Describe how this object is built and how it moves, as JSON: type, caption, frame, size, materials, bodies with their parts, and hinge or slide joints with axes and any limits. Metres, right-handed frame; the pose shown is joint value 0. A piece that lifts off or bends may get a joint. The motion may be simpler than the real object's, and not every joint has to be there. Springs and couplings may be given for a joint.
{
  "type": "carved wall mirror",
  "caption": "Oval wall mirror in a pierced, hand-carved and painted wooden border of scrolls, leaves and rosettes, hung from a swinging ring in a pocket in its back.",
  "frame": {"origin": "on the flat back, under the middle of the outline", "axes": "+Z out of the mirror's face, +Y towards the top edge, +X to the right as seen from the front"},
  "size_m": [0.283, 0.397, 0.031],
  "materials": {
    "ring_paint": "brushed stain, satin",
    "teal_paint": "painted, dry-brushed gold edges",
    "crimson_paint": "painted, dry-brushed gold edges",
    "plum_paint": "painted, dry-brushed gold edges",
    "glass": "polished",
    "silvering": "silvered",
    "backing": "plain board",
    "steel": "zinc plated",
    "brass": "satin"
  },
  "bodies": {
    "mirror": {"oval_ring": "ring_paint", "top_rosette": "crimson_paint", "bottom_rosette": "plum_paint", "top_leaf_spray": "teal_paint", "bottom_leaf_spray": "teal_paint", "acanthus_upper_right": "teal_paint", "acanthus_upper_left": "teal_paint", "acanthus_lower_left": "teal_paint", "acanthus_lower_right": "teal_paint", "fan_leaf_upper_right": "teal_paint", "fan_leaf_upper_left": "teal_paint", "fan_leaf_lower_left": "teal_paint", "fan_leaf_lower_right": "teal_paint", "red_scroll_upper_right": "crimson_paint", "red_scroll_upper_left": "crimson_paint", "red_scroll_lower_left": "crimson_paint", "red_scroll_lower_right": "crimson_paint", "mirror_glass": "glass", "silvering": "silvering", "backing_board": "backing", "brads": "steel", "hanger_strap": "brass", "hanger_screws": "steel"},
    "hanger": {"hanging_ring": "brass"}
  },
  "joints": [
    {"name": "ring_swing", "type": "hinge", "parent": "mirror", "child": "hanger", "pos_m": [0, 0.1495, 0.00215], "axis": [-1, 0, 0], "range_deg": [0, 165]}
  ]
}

**Exercise goal:** Write the complete data out, exactly as above.

**Task result:**
Describe how this object is built and how it moves, as JSON: type, caption, frame, size, materials, bodies with their parts, and hinge or slide joints with axes and any limits. Metres, right-handed frame; the pose shown is joint value 0. A piece that lifts off or bends may get a joint. The motion may be simpler than the real object's, and not every joint has to be there. Springs and couplings may be given for a joint.
{
  "type": "carved wall mirror",
  "caption": "Oval wall mirror in a pierced, hand-carved and painted wooden border of scrolls, leaves and rosettes, hung from a swinging ring in a pocket in its back.",
  "frame": {"origin": "on the flat back, under the middle of the outline", "axes": "+Z out of the mirror's face, +Y towards the top edge, +X to the right as seen from the front"},
  "size_m": [0.283, 0.397, 0.031],
  "materials": {
    "ring_paint": "brushed stain, satin",
    "teal_paint": "painted, dry-brushed gold edges",
    "crimson_paint": "painted, dry-brushed gold edges",
    "plum_paint": "painted, dry-brushed gold edges",
    "glass": "polished",
    "silvering": "silvered",
    "backing": "plain board",
    "steel": "zinc plated",
    "brass": "satin"
  },
  "bodies": {
    "mirror": {"oval_ring": "ring_paint", "top_rosette": "crimson_paint", "bottom_rosette": "plum_paint", "top_leaf_spray": "teal_paint", "bottom_leaf_spray": "teal_paint", "acanthus_upper_right": "teal_paint", "acanthus_upper_left": "teal_paint", "acanthus_lower_left": "teal_paint", "acanthus_lower_right": "teal_paint", "fan_leaf_upper_right": "teal_paint", "fan_leaf_upper_left": "teal_paint", "fan_leaf_lower_left": "teal_paint", "fan_leaf_lower_right": "teal_paint", "red_scroll_upper_right": "crimson_paint", "red_scroll_upper_left": "crimson_paint", "red_scroll_lower_left": "crimson_paint", "red_scroll_lower_right": "crimson_paint", "mirror_glass": "glass", "silvering": "silvering", "backing_board": "backing", "brads": "steel", "hanger_strap": "brass", "hanger_screws": "steel"},
    "hanger": {"hanging_ring": "brass"}
  },
  "joints": [
    {"name": "ring_swing", "type": "hinge", "parent": "mirror", "child": "hanger", "pos_m": [0, 0.1495, 0.00215], "axis": [-1, 0, 0], "range_deg": [0, 165]}
  ]
}